The United States reportedly warned Iran before a deadly Jan. 3 Islamic State suicide bombings that killed 84 people.
The alert came after the U.S. acquired intelligence that the Islamic State's affiliate in Afghanistan, ISIS-Khorasan — known as ISIS-K— was plotting the strike on Iran, the Wall Street Journal reported.
"Prior to ISIS's terrorist attack on January 3, 2024, in Kerman, Iran, the U.S. government provided Iran with a private warning that there was a terrorist threat within Iranian borders," an unidentified official told WSJ.
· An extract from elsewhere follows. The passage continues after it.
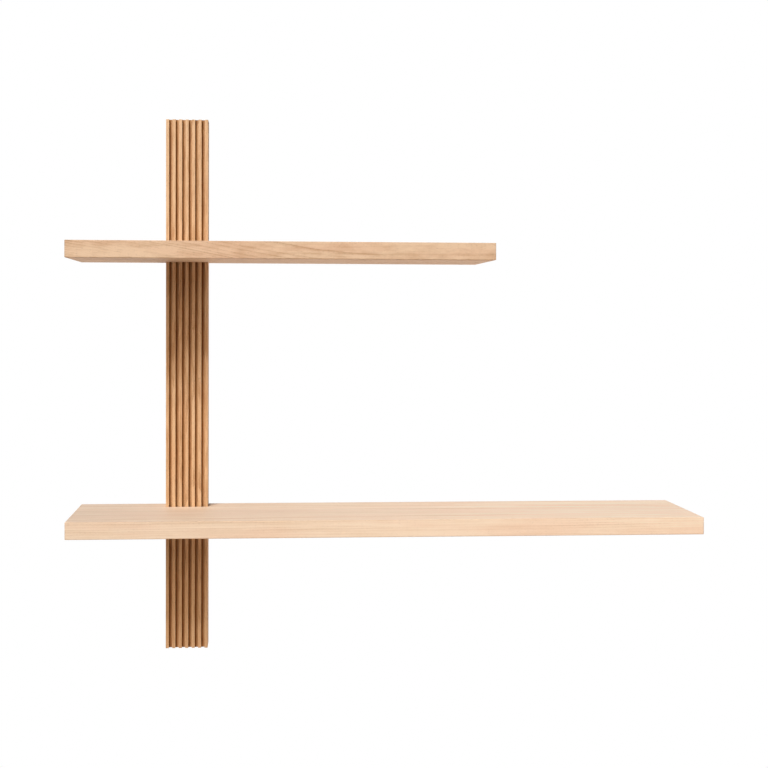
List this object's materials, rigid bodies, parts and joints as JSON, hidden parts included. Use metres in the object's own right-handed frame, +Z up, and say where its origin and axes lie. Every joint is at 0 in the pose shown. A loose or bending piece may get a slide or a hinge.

"The U.S. government followed a longstanding 'duty to warn' policy that has been implemented across administrations to warn governments against potential lethal threats. We provide these warnings in part because we do not want to see innoceent lives lost in terror attacks."
Iran, however, failed to prevent the suicide bombings that targeted a crowd commemorating the anniversary of the death of Qassem Soleimani, the commander of the Islamic Revolutionary Guard Corps' Quds force. He was killed in a January 2020 drone near the Baghdad airport ordered by former President Donald Trump.
Despite the American warning, some Iranian hard-liners have suggested that Islamic State perpetrators were linked to the U.S. and Israel, WSJ reported, noting that at a ceremony in Kerman honoring the victims, Maj. Gen. Hossein Salami, the most senior Revolutionary Guard commander, said Islamic State "has disappeared nowadays" because he jihadists "only act as mercenaries" for U.S. and Israeli interests.
Iranian officials didn't respond to the U.S. about the warning, one unnamed U.S. official told WSJ, while others said it isn't clear why the Iranians failed to thwart or blunt the attack.
The U.S. routinely shares warnings of potential terrorist activity with allies and partners. In some cases, it also warns potential adversaries — like in December 2019, when the U.S. shared intelligence with the Kremlin about a plot in St. Petersburg.
The bombings in Kerman, which killed 84 Iranians and wounded hundreds more, were the bloodiest terrorist attack inside Iran since the current government took over in the 1979 Iranian Revolution, WSJ reported.